When analyzing Collective Investment Institutions (IIC) that it recommends to its clients, the Entity considers the category established in the IIC brochure and the suitability for the client.
The Company undertakes to comply solely with the disclosure requirements.
C. Principal Adverse Impacts (PAI): The Entity, in accordance with Article 4, point 5 b), as a financial advisor does not consider the PAI of investment decisions on sustainability factors when providing investment advice. It deems that in order to do so with the necessary rigor, it is essential to publish the corresponding regulatory developments of Regulation 2019/2088 on the disclosure of information related to sustainability in the financial services sector. once these developments are published and analyzed, the Entity may take the PAI of investment decisions on sustainability factors into account.

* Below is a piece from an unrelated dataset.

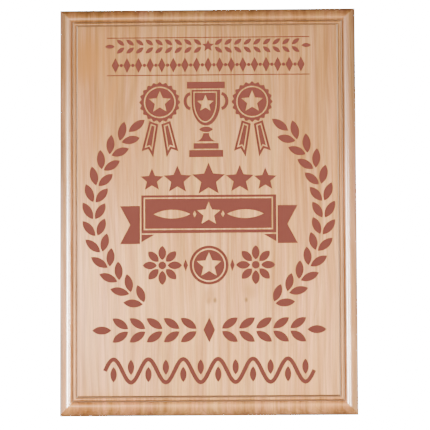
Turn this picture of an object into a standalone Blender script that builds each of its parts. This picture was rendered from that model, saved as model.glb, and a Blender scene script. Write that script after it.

D. Remuneration Policy: The determination not to consider ESG factors into account when making investment decisions leaves the Entity’s remuneration policy unaffected.
- INFORMATION TO CUSTOMERS ABOUT THE POLICY
In compliance with Art. 3 of Regulation (EU) 2019/2088, the Entity will make this Policy available to its clients, and to the general public, via its website.
- POLICY APPROVAL AND REVIEW
The Policy has been approved by the company’s Board of Directors. Any modifications to this Policy will require the approval by the Board.
The Policy will be updated and/or modified at least in the following cases:
- When legal or regulatory changes take place that affect the established policy.
- When those responsible for the Entity’s internal control functions or management propose an update or modification, or when it is understood that there are sections that can be improved to achieve the proposed objectives or to adapt to the Entity’s current situation and business.
- When the supervisory bodies propose an update or modification.